As all this was being explained there was a recurring theme, the sense of urgency about developing food sovereignty, to survive and surmount the economic war that the United States is waging against Venezuela. I have a quote in my notes: “We want peace but we are ready to die to defend our country.” There is a pervasive awareness that food sovereignty is a key component in achieving national political sovereignty.

We moved on to the extensive vegetable gardens where everything was being prepared for the coming season. When we first arrived, we heard a loud, steady noise, low, like the rumble of some large machinery. We were told that it was a certain insect that makes that sound just when the rainy season begins. Once the rain starts, they stop making the noise.

Raised beds were ready, with fertilizer worked in and seedlings in flats. Many vegetables are grown, mostly ones that are in our gardens in the north. Tomatoes are their biggest crop. The last harvest came to 16 metric tons. Tomatoes are grown in structures that superficially look like greenhouses, but are actually covered with a loosely woven fabric that partially shades them from the tropical sun, which would otherwise be too much for them.

In many of the large public vegetable gardens, I have visited on past trips there has been a Cuban advisor, and there was one in this garden as well. He told us that his grandfather had been a farmer, his father was an engineer, and he is an agricultural engineer.

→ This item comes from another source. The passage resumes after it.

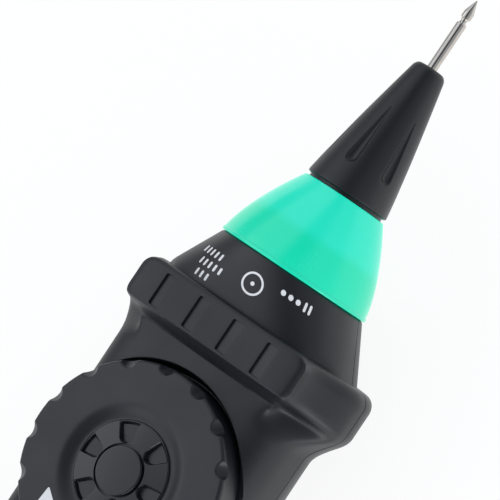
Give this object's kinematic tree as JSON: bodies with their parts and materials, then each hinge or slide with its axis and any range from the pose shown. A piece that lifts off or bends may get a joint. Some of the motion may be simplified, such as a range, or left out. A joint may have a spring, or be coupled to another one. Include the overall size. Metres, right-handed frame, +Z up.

He has been here for two years, has married a Venezuelan woman, and plans to stay here. He seemed very proud of the productivity of this garden.

As we walked down the hill away from the garden, we passed a huge gray factory with big silos, a Cargill mill for processing wheat into flour, a striking reminder of how the transnational corporations have penetrated Third World countries, and the role they still have here.